### REQUEST
In the listing below, find the line containing "obj.parent = None" and the line containing "bpy.data.objects.remove(obj)". Repeat exactly those two lines and every line between them, nothing more.

— Start INFORMATION SUPPLIED —

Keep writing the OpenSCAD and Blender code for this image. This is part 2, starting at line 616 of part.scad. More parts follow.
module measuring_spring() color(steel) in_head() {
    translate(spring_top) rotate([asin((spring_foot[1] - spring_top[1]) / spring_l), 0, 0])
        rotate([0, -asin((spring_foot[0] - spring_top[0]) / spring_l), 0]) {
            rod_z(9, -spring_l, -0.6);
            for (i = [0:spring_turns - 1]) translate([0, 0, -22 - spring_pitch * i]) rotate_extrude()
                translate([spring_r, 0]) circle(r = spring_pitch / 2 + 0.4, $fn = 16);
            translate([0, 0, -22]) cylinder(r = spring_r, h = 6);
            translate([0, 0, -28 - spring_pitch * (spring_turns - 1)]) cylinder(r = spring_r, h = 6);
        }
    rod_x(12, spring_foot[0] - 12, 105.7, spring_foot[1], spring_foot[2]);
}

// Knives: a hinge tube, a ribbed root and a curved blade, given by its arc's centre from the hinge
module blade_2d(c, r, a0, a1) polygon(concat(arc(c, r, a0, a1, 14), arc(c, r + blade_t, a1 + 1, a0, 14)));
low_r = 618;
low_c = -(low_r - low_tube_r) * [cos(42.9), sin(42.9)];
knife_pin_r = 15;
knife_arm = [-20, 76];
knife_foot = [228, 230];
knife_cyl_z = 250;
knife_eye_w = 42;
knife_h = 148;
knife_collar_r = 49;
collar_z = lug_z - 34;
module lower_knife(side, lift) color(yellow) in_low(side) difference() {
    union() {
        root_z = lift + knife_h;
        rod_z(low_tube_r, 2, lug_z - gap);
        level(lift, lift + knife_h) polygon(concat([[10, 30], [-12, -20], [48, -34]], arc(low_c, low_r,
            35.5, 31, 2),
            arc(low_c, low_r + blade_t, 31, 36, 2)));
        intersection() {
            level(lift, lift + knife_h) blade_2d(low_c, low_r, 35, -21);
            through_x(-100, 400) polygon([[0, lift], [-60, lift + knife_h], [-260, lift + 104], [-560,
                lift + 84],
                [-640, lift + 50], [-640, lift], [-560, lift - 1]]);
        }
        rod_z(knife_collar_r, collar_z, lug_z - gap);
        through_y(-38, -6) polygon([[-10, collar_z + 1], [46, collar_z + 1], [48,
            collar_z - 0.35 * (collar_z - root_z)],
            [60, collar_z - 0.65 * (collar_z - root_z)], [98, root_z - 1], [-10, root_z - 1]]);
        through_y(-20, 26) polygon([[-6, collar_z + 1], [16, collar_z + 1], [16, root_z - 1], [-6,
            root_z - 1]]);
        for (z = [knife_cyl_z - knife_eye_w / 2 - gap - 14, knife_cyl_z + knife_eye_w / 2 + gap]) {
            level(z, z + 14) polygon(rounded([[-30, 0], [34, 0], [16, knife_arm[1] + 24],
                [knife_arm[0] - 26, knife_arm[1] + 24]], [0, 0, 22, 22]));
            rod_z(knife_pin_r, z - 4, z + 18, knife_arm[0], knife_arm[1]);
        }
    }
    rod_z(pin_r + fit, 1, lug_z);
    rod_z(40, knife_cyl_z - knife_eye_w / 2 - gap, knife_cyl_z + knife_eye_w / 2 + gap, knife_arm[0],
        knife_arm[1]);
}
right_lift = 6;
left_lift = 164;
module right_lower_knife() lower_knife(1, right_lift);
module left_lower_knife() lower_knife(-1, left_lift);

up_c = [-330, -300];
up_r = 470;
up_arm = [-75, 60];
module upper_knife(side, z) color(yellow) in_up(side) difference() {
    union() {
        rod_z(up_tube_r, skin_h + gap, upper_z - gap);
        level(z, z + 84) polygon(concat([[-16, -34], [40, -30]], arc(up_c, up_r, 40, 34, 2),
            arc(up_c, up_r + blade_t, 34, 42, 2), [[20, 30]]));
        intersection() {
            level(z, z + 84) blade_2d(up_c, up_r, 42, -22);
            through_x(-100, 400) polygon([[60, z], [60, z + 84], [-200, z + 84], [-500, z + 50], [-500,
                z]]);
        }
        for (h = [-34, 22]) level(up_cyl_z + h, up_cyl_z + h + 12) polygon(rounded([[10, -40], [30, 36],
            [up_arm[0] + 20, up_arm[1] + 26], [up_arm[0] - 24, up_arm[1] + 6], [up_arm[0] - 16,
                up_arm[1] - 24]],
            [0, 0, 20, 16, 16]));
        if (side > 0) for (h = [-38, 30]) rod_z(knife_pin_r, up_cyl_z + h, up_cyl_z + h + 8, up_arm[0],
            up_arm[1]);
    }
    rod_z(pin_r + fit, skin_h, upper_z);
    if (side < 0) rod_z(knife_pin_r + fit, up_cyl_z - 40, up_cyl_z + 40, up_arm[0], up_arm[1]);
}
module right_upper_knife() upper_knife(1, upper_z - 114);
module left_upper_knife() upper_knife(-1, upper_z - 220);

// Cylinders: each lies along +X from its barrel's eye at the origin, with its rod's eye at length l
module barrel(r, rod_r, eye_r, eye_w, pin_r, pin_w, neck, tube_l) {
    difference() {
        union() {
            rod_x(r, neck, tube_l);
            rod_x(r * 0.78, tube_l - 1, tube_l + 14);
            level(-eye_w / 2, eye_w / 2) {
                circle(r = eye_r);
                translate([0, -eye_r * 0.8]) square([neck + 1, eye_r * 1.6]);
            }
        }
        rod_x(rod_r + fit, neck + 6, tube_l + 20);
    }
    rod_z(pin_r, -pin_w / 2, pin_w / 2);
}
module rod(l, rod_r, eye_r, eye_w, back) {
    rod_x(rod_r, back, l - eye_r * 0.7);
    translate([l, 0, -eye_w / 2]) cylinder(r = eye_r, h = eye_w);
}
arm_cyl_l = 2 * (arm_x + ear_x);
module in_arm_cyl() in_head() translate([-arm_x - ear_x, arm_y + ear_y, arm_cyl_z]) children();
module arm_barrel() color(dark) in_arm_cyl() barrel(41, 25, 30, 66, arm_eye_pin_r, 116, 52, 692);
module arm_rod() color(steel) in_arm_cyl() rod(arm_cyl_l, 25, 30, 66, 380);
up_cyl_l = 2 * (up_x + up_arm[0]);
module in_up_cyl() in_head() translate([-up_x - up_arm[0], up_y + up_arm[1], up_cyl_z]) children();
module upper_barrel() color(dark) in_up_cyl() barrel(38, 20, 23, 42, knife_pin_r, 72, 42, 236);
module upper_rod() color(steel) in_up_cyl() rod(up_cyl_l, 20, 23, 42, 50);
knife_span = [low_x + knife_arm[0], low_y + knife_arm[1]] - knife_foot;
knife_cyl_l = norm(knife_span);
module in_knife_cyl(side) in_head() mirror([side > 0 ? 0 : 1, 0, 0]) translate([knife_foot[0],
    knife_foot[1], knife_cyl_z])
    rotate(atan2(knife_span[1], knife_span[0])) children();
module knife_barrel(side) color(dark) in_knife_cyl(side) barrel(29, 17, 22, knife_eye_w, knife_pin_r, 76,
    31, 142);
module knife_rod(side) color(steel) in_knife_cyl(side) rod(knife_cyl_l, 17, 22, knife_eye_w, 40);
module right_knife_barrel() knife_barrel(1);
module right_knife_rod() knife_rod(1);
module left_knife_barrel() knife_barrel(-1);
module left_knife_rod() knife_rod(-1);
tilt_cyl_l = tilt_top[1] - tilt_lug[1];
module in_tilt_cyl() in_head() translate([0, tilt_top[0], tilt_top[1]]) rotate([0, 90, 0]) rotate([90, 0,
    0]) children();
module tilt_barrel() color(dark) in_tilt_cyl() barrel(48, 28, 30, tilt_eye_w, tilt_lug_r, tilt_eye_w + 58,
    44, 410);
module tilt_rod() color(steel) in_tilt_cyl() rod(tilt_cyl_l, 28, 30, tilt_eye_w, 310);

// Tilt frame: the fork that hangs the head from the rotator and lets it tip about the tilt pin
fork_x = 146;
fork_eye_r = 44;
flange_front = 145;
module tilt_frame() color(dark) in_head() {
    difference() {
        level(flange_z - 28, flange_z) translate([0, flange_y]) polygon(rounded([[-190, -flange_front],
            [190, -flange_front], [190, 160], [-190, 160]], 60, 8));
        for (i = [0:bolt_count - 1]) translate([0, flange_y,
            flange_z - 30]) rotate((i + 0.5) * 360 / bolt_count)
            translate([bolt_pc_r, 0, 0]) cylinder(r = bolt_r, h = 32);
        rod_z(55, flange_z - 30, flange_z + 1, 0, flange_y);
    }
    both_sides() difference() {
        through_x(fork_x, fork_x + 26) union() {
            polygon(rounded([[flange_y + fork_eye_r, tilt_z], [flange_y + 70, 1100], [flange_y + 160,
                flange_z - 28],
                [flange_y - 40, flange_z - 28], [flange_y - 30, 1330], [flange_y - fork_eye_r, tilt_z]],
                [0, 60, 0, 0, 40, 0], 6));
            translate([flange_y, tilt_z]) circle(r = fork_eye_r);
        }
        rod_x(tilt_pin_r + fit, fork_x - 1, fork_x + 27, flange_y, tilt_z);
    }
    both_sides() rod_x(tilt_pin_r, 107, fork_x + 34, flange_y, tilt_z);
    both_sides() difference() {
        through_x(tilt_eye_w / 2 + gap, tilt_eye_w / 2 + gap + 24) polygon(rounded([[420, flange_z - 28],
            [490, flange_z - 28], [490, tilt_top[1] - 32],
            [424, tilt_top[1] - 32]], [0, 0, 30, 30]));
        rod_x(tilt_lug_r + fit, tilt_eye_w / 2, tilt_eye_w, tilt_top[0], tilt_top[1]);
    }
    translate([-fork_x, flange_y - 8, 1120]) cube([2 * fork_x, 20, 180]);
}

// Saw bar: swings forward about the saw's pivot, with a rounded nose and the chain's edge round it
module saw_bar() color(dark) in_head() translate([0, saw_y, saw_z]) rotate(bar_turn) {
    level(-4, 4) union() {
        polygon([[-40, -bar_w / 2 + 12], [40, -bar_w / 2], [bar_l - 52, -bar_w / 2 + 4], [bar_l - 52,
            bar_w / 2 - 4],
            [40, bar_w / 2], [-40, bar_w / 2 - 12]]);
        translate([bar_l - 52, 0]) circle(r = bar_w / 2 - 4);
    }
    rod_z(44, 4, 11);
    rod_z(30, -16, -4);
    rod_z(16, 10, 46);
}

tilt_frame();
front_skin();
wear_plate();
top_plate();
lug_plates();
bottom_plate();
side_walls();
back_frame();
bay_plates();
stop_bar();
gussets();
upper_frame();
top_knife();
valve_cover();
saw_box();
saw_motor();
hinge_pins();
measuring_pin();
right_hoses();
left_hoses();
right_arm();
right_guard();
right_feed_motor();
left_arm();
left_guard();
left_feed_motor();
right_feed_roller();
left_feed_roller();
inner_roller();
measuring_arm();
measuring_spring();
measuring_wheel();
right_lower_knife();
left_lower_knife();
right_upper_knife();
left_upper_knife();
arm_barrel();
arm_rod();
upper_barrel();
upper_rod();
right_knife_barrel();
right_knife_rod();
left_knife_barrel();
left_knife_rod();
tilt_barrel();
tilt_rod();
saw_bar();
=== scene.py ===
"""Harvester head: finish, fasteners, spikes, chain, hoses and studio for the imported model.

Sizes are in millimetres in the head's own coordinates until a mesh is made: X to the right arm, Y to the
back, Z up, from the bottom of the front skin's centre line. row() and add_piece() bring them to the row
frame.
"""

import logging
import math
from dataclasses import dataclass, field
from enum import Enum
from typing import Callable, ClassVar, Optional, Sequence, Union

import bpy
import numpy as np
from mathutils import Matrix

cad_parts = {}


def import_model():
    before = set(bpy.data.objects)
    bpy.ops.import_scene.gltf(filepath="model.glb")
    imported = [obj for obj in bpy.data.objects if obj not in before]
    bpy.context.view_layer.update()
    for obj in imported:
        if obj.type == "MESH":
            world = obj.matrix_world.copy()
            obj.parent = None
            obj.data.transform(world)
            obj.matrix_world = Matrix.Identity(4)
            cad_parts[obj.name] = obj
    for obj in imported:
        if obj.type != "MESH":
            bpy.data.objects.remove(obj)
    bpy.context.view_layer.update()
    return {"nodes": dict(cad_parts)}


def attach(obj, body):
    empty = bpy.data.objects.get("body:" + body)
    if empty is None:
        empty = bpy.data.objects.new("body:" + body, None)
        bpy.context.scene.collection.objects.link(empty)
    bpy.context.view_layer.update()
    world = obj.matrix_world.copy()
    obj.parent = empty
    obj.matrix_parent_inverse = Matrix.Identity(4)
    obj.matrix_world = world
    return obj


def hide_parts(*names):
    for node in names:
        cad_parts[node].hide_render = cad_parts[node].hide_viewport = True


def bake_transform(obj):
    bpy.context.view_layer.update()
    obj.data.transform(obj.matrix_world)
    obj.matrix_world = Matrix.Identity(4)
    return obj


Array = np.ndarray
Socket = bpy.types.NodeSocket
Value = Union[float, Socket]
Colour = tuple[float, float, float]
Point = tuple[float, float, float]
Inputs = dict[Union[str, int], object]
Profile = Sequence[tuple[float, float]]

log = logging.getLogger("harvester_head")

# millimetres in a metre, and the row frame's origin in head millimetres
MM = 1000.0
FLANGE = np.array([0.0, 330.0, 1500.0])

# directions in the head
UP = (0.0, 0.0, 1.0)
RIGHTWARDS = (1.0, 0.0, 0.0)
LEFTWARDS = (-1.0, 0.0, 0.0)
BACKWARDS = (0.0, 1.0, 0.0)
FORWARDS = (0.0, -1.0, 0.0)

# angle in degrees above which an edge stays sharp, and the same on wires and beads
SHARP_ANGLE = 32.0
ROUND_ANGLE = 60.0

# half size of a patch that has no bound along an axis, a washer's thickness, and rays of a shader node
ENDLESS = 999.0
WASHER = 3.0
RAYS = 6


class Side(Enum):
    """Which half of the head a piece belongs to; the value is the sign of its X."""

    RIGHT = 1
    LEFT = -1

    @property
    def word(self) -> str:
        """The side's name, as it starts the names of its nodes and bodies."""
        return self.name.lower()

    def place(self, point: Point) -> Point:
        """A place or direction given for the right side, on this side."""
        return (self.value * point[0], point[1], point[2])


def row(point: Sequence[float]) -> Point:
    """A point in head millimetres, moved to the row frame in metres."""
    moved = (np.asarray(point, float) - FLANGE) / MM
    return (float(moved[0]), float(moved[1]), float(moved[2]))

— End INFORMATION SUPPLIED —

### SOLUTION FOR THIS PROBLEM
            obj.parent = None
            obj.data.transform(world)
            obj.matrix_world = Matrix.Identity(4)
            cad_parts[obj.name] = obj
    for obj in imported:
        if obj.type != "MESH":
            bpy.data.objects.remove(obj)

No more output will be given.